The "two applications" represent a client and server relationship. The client is the user application that wants to be displayed, and the server is your Wayland-based compositor responsible for displaying all of the clients correctly. It is fairly new and isn't fully adopted yet, especially when compared to its predecessor "X11", and that results in some issues and bugs with the implementations of the clients and servers, and that's a source for a lot of frustration among users. Whether we like it or not, I believe it is the "way of the future", and has mostly benefits over the X11 windowing system for modern computing.
The Socket
In order to send messages, the client needs to connect to the server. It connects through a Unix socket which, since everything is a file descriptor on Linux, involves just reading to and writing from a ✌️"file"✌️ on the file system. The Unix socket that should be used is determined by the following:
- If the
WAYLAND_SOCKETenvironment variable is set, treat it as a file descriptor number that's already open/established. The parent process must've already set it for the current process. - If the
WAYLAND_DISPLAYenv var is set, concat it withXDG_RUNTIME_DIRto form the socket path. - If the
WAYLAND_DISPLAYenv var is not set, concatenate "wayland-0" to the end ofXDG_RUNTIME_DIRto form the socket path. - If all of the above fails, then give up hope and find solace in a pint of ice cream.
Note that multiple Wayland compositors can be running at the same time on different virtual terminals, and all of them must use a different socket. If you're running multiple compositors, you may need to adjust some of the above environment variables to get your clients to open within the correct compositor.
The Message
Messages that the server sends to the client are called events.
Messages that the client sends to the server are called requests.
A message is just a series of 64+ bits that take the following form:
The first 32 bits in all messages are an object ID representing the object that the message is operating on. The server refers to these objects as resources (wl_resource), and the client refers to these objects as proxies (wl_proxy), but ultimately they're the same thing.
The next 16 bits contain the message length, and is needed since the message data is of variable length. Different messages require different arguments to convey their meaning.

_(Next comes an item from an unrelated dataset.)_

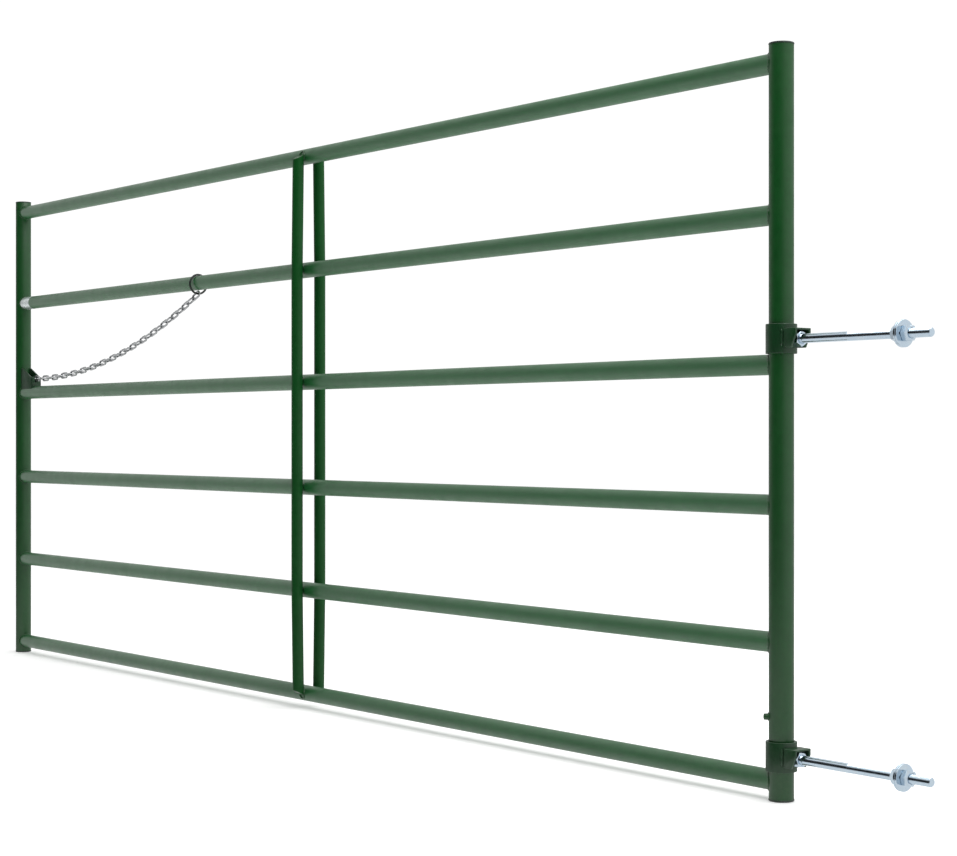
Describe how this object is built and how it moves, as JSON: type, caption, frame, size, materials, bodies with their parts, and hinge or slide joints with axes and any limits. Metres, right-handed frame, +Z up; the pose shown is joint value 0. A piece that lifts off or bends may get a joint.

Then comes the opcode, which is the type of message that's being sent. Whoever receives the message uses a combination of the object ID and opcode to determine how to process that message.
Protocol Libraries
The valid messages and their arguments are defined inside Wayland XML spec files. There's a core Wayland protocol containing the absolute essential messages (usually found at /usr/share/wayland/wayland.xml), but many extensions also exist that compositors should implement.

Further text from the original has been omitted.